When To Revisit: The Post-Substrate-But-Pre-Anchor Niche
If a future proposal can articulate a post-substrate-but-pre-anchor niche the component fills — for example, “this is an L2 batching tier above our existing L1 anchor, with escape hatch back to L1 on failure” — then Q1 may pass. At that point the test gives a clean way to rationalise adoption: walk through Q2–Q5, get explicit answers, document them in the architecture decision record, and proceed.
This is not a hypothetical. Ethereum L2 rollups (Optimism, Arbitrum) pass the test cleanly when proposed as batching tiers above L1: Q1 (yes — between transaction signing and L1 settlement), Q2 (yes — fraud/validity proofs preserve per-decision verifiability), Q3 (no — proofs are checked against L1, not L2 consensus), Q4 (yes — escape hatch to L1), Q5 (yes — multiple rollup operators add operator diversity). The test does not reject all chain-like components; it rejects substrate proposals masquerading as tier additions.
The 8M Networks v0.8.1 ADR-L2-aggregator-interface accepted this exact test as the validation gate for any future ADR proposing a chain-like, DAG-like, or DLT-like component.

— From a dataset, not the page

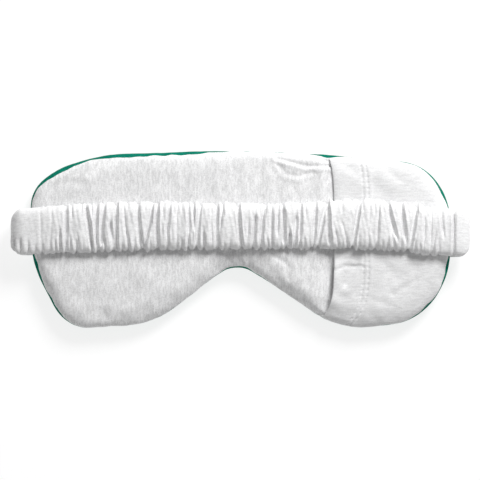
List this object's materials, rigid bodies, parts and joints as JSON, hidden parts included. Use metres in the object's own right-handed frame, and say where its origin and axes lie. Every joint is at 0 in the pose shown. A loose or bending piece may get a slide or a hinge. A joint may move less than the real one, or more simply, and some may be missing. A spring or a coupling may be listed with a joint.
{
  "type": "eye pillow",
  "caption": "Contoured eye pillow with a soft padded face, an overlapping envelope back that holds a removable seed pouch, and a gathered elastic head strap.",
  "frame": {"origin": "under the middle of the whole object, on the surface that the face cloth lies on", "axes": "+X runs across the eyes towards the side with the envelope flap, +Y from the cheeks to the brow, +Z from the face cloth to the strap"},
  "size_m": [0.251, 0.0969, 0.0194],
  "materials": {
    "face_cloth": "smooth teal-green brushed cloth",
    "back_jersey": "light heather grey jersey knit",
    "strap_jersey": "light heather grey jersey knit, gathered",
    "sewing_thread": "matte spun polyester thread",
    "wadding": "matte fibre wadding",
    "pouch_cotton": "unbleached plain-weave cotton",
    "seeds": "dry flax seeds, loose",
    "elastic": "white braided elastic"
  },
  "bodies": {
    "pillow": {"front_panel": "face_cloth", "wadding": "wadding", "back_panel_main": "back_jersey", "back_panel_flap": "back_jersey", "flap_hem_stitches": "sewing_thread", "main_hem_stitches": "sewing_thread", "side_seam_stitches": "sewing_thread", "pouch_front": "pouch_cotton", "pouch_back": "pouch_cotton", "pouch_divider": "pouch_cotton", "pouch_seam_stitches": "sewing_thread", "seed_fill_left": "seeds", "seed_fill_right": "seeds", "strap_end_left": "strap_jersey", "elastic_end_left": "elastic", "strap_tack_left": "sewing_thread", "strap_end_right": "strap_jersey", "elastic_end_right": "elastic", "strap_tack_right": "sewing_thread"},
    "strap": {"strap_casing": "strap_jersey", "strap_elastic": "elastic", "casing_seam_stitches": "sewing_thread"}
  },
  "joints": [
    {"name": "strap_lift", "type": "slide", "parent": "pillow", "child": "strap", "axis": [0, 0, 1], "range_m": [0, 0.15], "stiffness_N_per_m": 12}
  ]
}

Future ADRs of that shape must record their five answers explicitly, with worked examples comparable to A/B/C above. Recording the answers is the deliverable; the answers themselves are the architecture decision.
The Test in Practice
Use the test as a five-minute conversational gate before any architecture-review meeting that includes the words “blockchain,” “DLT,” “ledger,” “DAG,” or “consensus” in its agenda. Do not let the meeting begin until Q1 has an answer. If the answer is “no, it’s substrate,” redirect the meeting to either substrate decision (a different and longer conversation) or what existing tier addition would solve the underlying problem instead (usually the actually useful conversation). If the answer is “yes,” proceed to Q2–Q5 and document the answers in whatever ADR or design doc captures the decision.
The test does not produce decisions; it produces clarity about which decision is being made. That clarity is what most “should we add a blockchain” conversations lack, and supplying it is the entire value of having a test in the first place.